# Problem to work on
Your task is to copy the material exactly.

# Parts and joints as JSON
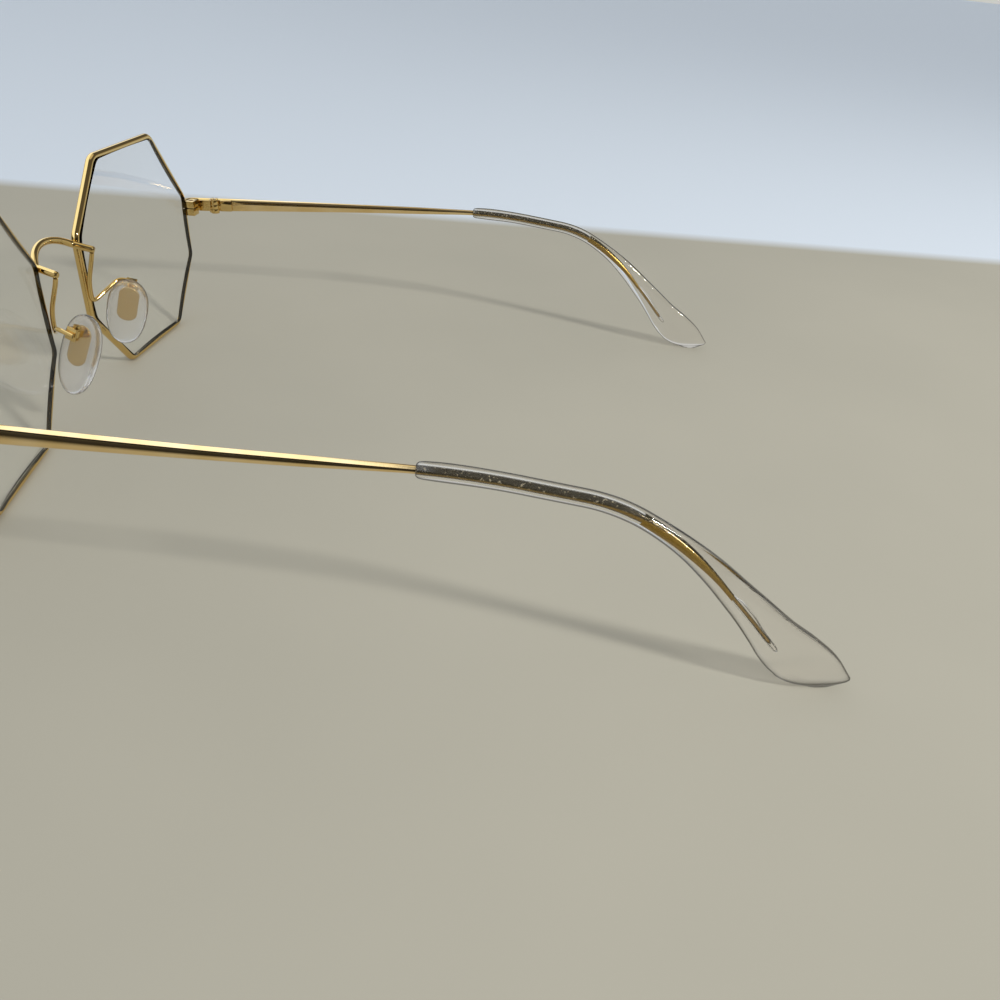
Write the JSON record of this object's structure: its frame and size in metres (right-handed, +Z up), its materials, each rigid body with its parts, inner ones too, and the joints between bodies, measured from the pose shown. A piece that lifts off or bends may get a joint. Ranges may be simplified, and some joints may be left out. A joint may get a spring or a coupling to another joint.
{
  "type": "octagonal glasses",
  "caption": "Octagonal wire-rim glasses with clear domed lenses, an arched bridge, nose pads on wire arms, and folding wire temples with clear paddle-shaped tips.",
  "frame": {"origin": "middle of the bounding box on the surface that the open glasses stand on", "axes": "+X to the wearer's left, +Y back along the temples, +Z up from the table; the fronts of the lenses face -Y"},
  "size_m": [0.1452, 0.1566, 0.0489],
  "materials": {
    "gold_metal": "polished gold-coloured wire",
    "lens": "clear, both faces polished",
    "tip": "clear, polished",
    "pad": "clear, soft gloss"
  },
  "bodies": {
    "front": {"rim_left": "gold_metal", "rim_right": "gold_metal", "lens_left": "lens", "lens_right": "lens", "bridge": "gold_metal", "closing_block_upper_left": "gold_metal", "closing_block_upper_right": "gold_metal", "closing_block_lower_left": "gold_metal", "closing_block_lower_right": "gold_metal", "rim_screw_left": "gold_metal", "rim_screw_right": "gold_metal", "endpiece_left": "gold_metal", "endpiece_right": "gold_metal", "front_hinge_left": "gold_metal", "front_hinge_right": "gold_metal", "hinge_screw_left": "gold_metal", "hinge_screw_right": "gold_metal", "pad_arm_left": "gold_metal", "pad_arm_right": "gold_metal", "pad_box_left": "gold_metal", "pad_box_right": "gold_metal", "pad_screw_left": "gold_metal", "pad_screw_right": "gold_metal"},
    "temple_left": {"temple_left": "gold_metal", "temple_hinge_left": "gold_metal", "temple_tip_left": "tip"},
    "pad_left": {"nose_pad_left": "pad", "pad_insert_left": "gold_metal"},
    "temple_right": {"temple_right": "gold_metal", "temple_hinge_right": "gold_metal", "temple_tip_right": "tip"},
    "pad_right": {"nose_pad_right": "pad", "pad_insert_right": "gold_metal"}
  },
  "joints": [
    {"name": "temple_left_fold", "type": "hinge", "parent": "front", "child": "temple_left", "pos_m": [0.06363, -0.06202, 0.0284], "axis": [0, -0.0543, 0.9985], "range_deg": [0, 93]},
    {"name": "temple_right_fold", "type": "hinge", "parent": "front", "child": "temple_right", "pos_m": [-0.06363, -0.06202, 0.0284], "axis": [0, 0.0543, -0.9985], "range_deg": [0, 86]},
    {"name": "nose_pad_left_rock", "type": "hinge", "parent": "front", "child": "pad_left", "pos_m": [0.01426, -0.0664, 0.0224], "axis": [-0.1736, 0.2861, 0.9423], "range_deg": [-10, 6]},
    {"name": "nose_pad_right_rock", "type": "hinge", "parent": "front", "child": "pad_right", "pos_m": [-0.01426, -0.0664, 0.0224], "axis": [-0.1736, -0.2861, -0.9423], "range_deg": [-10, 6]}
  ]
}
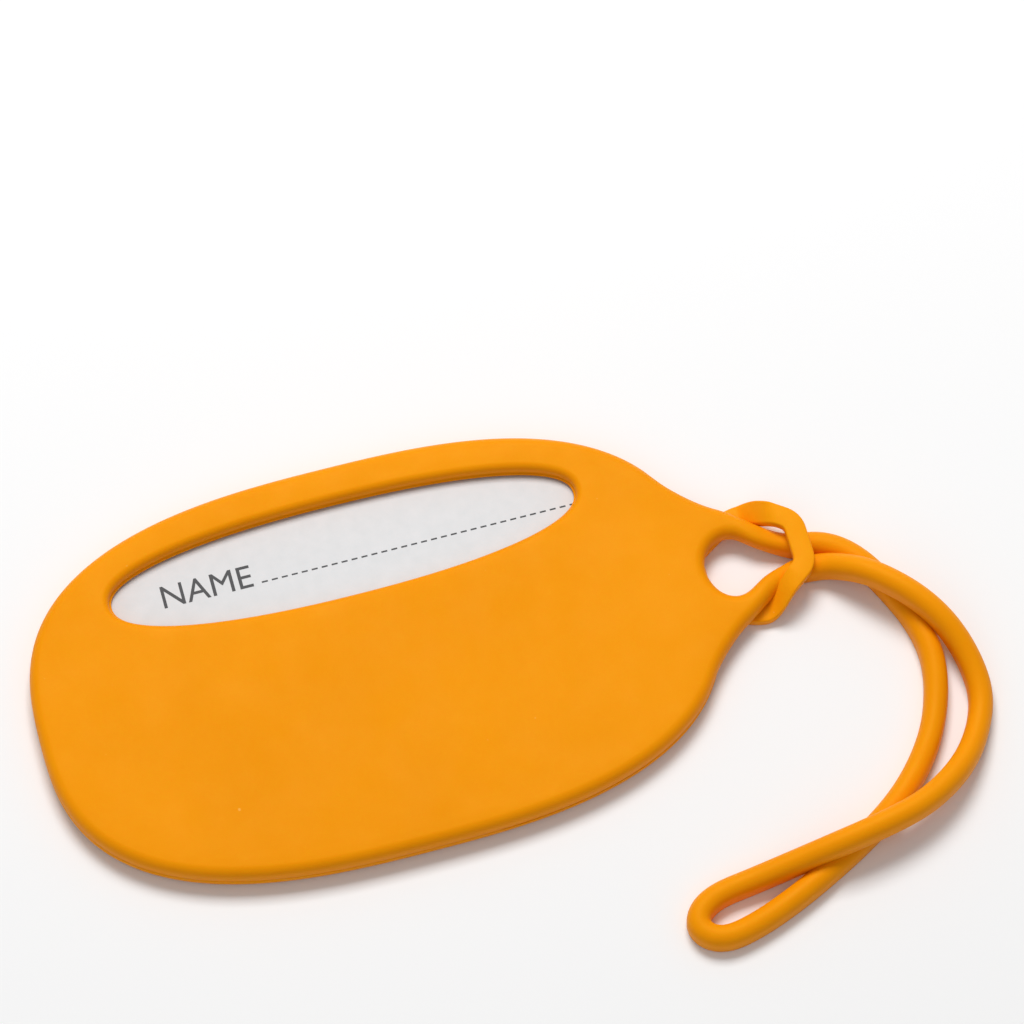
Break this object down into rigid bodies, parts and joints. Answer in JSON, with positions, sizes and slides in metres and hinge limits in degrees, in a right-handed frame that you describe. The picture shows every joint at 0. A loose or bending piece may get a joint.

# Result of the exercise
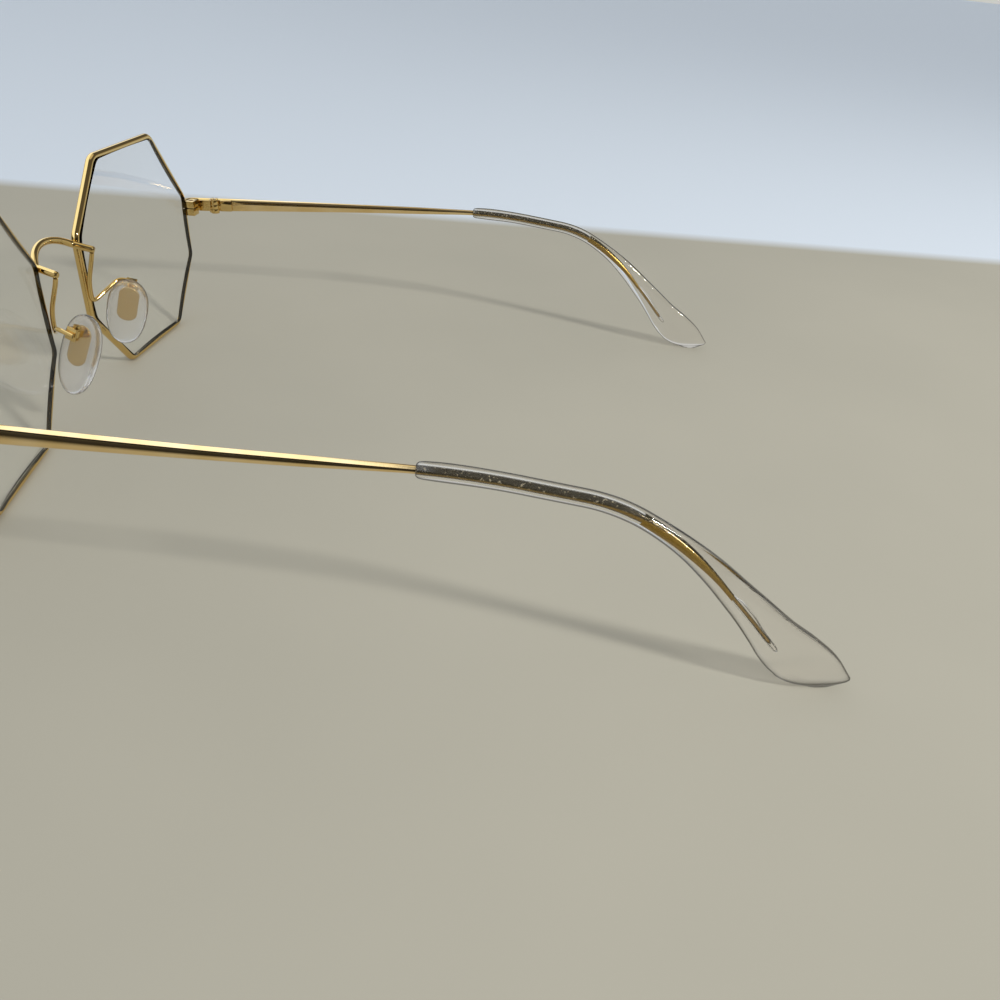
Write the JSON record of this object's structure: its frame and size in metres (right-handed, +Z up), its materials, each rigid body with its parts, inner ones too, and the joints between bodies, measured from the pose shown. A piece that lifts off or bends may get a joint. Ranges may be simplified, and some joints may be left out. A joint may get a spring or a coupling to another joint.
{
  "type": "octagonal glasses",
  "caption": "Octagonal wire-rim glasses with clear domed lenses, an arched bridge, nose pads on wire arms, and folding wire temples with clear paddle-shaped tips.",
  "frame": {"origin": "middle of the bounding box on the surface that the open glasses stand on", "axes": "+X to the wearer's left, +Y back along the temples, +Z up from the table; the fronts of the lenses face -Y"},
  "size_m": [0.1452, 0.1566, 0.0489],
  "materials": {
    "gold_metal": "polished gold-coloured wire",
    "lens": "clear, both faces polished",
    "tip": "clear, polished",
    "pad": "clear, soft gloss"
  },
  "bodies": {
    "front": {"rim_left": "gold_metal", "rim_right": "gold_metal", "lens_left": "lens", "lens_right": "lens", "bridge": "gold_metal", "closing_block_upper_left": "gold_metal", "closing_block_upper_right": "gold_metal", "closing_block_lower_left": "gold_metal", "closing_block_lower_right": "gold_metal", "rim_screw_left": "gold_metal", "rim_screw_right": "gold_metal", "endpiece_left": "gold_metal", "endpiece_right": "gold_metal", "front_hinge_left": "gold_metal", "front_hinge_right": "gold_metal", "hinge_screw_left": "gold_metal", "hinge_screw_right": "gold_metal", "pad_arm_left": "gold_metal", "pad_arm_right": "gold_metal", "pad_box_left": "gold_metal", "pad_box_right": "gold_metal", "pad_screw_left": "gold_metal", "pad_screw_right": "gold_metal"},
    "temple_left": {"temple_left": "gold_metal", "temple_hinge_left": "gold_metal", "temple_tip_left": "tip"},
    "pad_left": {"nose_pad_left": "pad", "pad_insert_left": "gold_metal"},
    "temple_right": {"temple_right": "gold_metal", "temple_hinge_right": "gold_metal", "temple_tip_right": "tip"},
    "pad_right": {"nose_pad_right": "pad", "pad_insert_right": "gold_metal"}
  },
  "joints": [
    {"name": "temple_left_fold", "type": "hinge", "parent": "front", "child": "temple_left", "pos_m": [0.06363, -0.06202, 0.0284], "axis": [0, -0.0543, 0.9985], "range_deg": [0, 93]},
    {"name": "temple_right_fold", "type": "hinge", "parent": "front", "child": "temple_right", "pos_m": [-0.06363, -0.06202, 0.0284], "axis": [0, 0.0543, -0.9985], "range_deg": [0, 86]},
    {"name": "nose_pad_left_rock", "type": "hinge", "parent": "front", "child": "pad_left", "pos_m": [0.01426, -0.0664, 0.0224], "axis": [-0.1736, 0.2861, 0.9423], "range_deg": [-10, 6]},
    {"name": "nose_pad_right_rock", "type": "hinge", "parent": "front", "child": "pad_right", "pos_m": [-0.01426, -0.0664, 0.0224], "axis": [-0.1736, -0.2861, -0.9423], "range_deg": [-10, 6]}
  ]
}
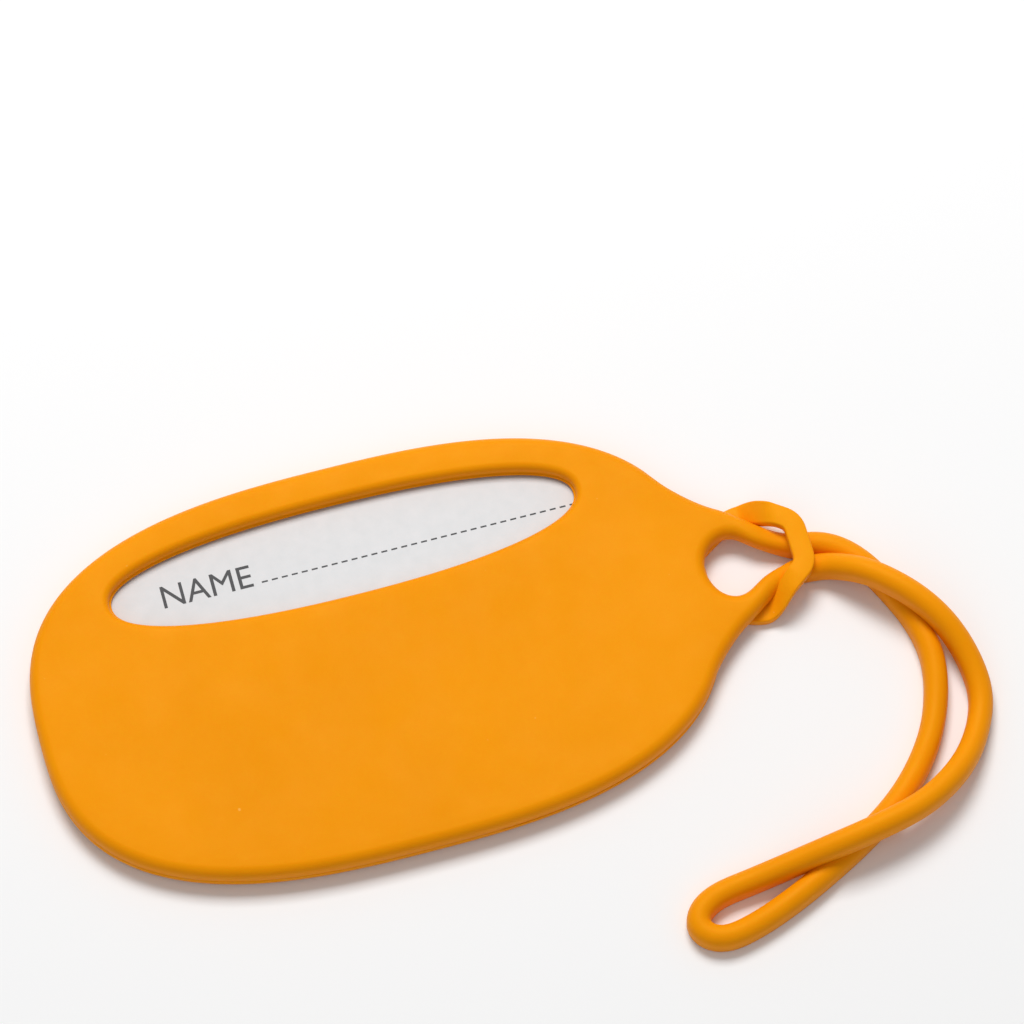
Break this object down into rigid bodies, parts and joints. Answer in JSON, with positions, sizes and slides in metres and hinge limits in degrees, in a right-handed frame that you describe. The picture shows every joint at 0. A loose or bending piece may get a joint.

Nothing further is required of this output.